After about a month of staying in Havana, we were taking a week-long trip outside of the city, to some of the central provinces in the breath-taking island country. Our first stop was Santa Clara, where I was first introduced to the casa particular concept, basically a Cuban Bed & Breakfast. We arrived in Santa Clara after dusk, and it was hard to see, not necessarily because of the darkness, but because of the dust. I imagined that the dust was from the city’s centuries of history and revolutionary battles, but I’m not sure such a virtuous reason is accurate. Anyways, we arrived on a narrow street filled with tan colonial houses and our curly-haired instructor knocked on the door. The woman who opened the door smiled, almost screamed with excitement, and hugged Humberto. She invited us all in and showed us immediately to our rooms. They were simple, with four walls, colorful bed sheets, and twin beds, but were just what we all needed after the long drive over bumpy roads. As we were opening our suitcases, ready to turn in for the night, a man with the same face as the woman, but older, stopped at the door, smiled at us, and welcomed us in Spanish. We smiled back and nodded, rendered speechless by our exhaustion.

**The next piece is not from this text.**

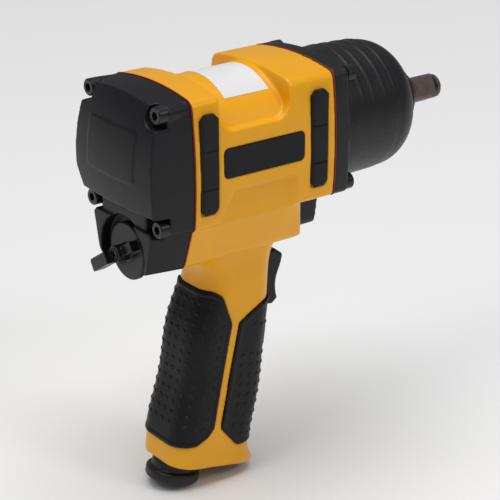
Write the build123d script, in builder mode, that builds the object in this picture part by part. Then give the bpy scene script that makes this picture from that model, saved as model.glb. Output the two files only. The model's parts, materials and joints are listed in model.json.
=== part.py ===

The next morning we woke up refreshed, and like I said, it was a bed and breakfast, so we were prepared to truly stuff our faces with homemade Cuban cuisine. We all rose up the staircase to the top floor of the house and sat down to eat. I don’t remember much about the actual food, but I remember it was the first time really drinking fresh guava (guayaba) juice. After my first sip, I had one of those moments where you drink something and aren’t really sure that you like it, but for some reason you can’t stop drinking it and you end up becoming obsessed with it. Does anyone else do that? Anyways, I drank the whole glass of that sweet pink nectar, fresh from the fruit, and then asked for more.
For some reason, I never had a cocktail with fresh juice in Cuba, despite the plethora of fresh-squeezed juices on street carts, in counter stalls, hotels, and of course, casas particulares. The only plausible reason I can conjure up for this depressing lack of juice and liquor combinations is that they make my husband run to the bathroom immediately in a bad way, and I was usually drinking with him. Despite this, he has assured me there are drinks that are popular among habaneros that use all kinds of fresh juices.
I played with this cocktail a bit to get the right balance of flavor and I ended up becoming very fond of mixing the guava juice with orange juice; it just made the guava juice’s nuanced flavor stand out even more. Of course, cocktails are super customizable, and can be easily adjusted by the drinker or server. So after all of this chatter, finally, here is the recipe for the Guava Orange Cocktail, perfect for any party you may be attending today. I, personally, feel exceptionally ready to party today, because here in the Northeast it is supposed to be GORGEOUS this weekend, and I can’t wait to get outside, bust out the patio furniture, and make this drink. I hope you have a wonderful, possibly-liquored, start to your weekend!
Guava Orange Cocktail
Notes: These measurements are for one good-sized cocktail. If you were making this for a crowd in a pitcher, I would adjust the measurements so that in the end you would have half orange juice, half guava juice, probably about 1/2 lime per serving/drink you are planning to have, rum to your discretion, and probably a cup or two of seltzer to top it off. These are perfect to eat with tostones.
- orange juice
- guava juice
- 1 lime
- ice cubes
- something to mix with
- Cut a lime in half, cut one half into slices for garnishes, and save the other half for the cocktail.
- Mix 3 ounces of orange juice and 3 ounces of guava juice together.
- Add 1 ounce of rum, and then 1 ounce of seltzer.
- Garnish with a lime slice, serve over ice, and enjoy!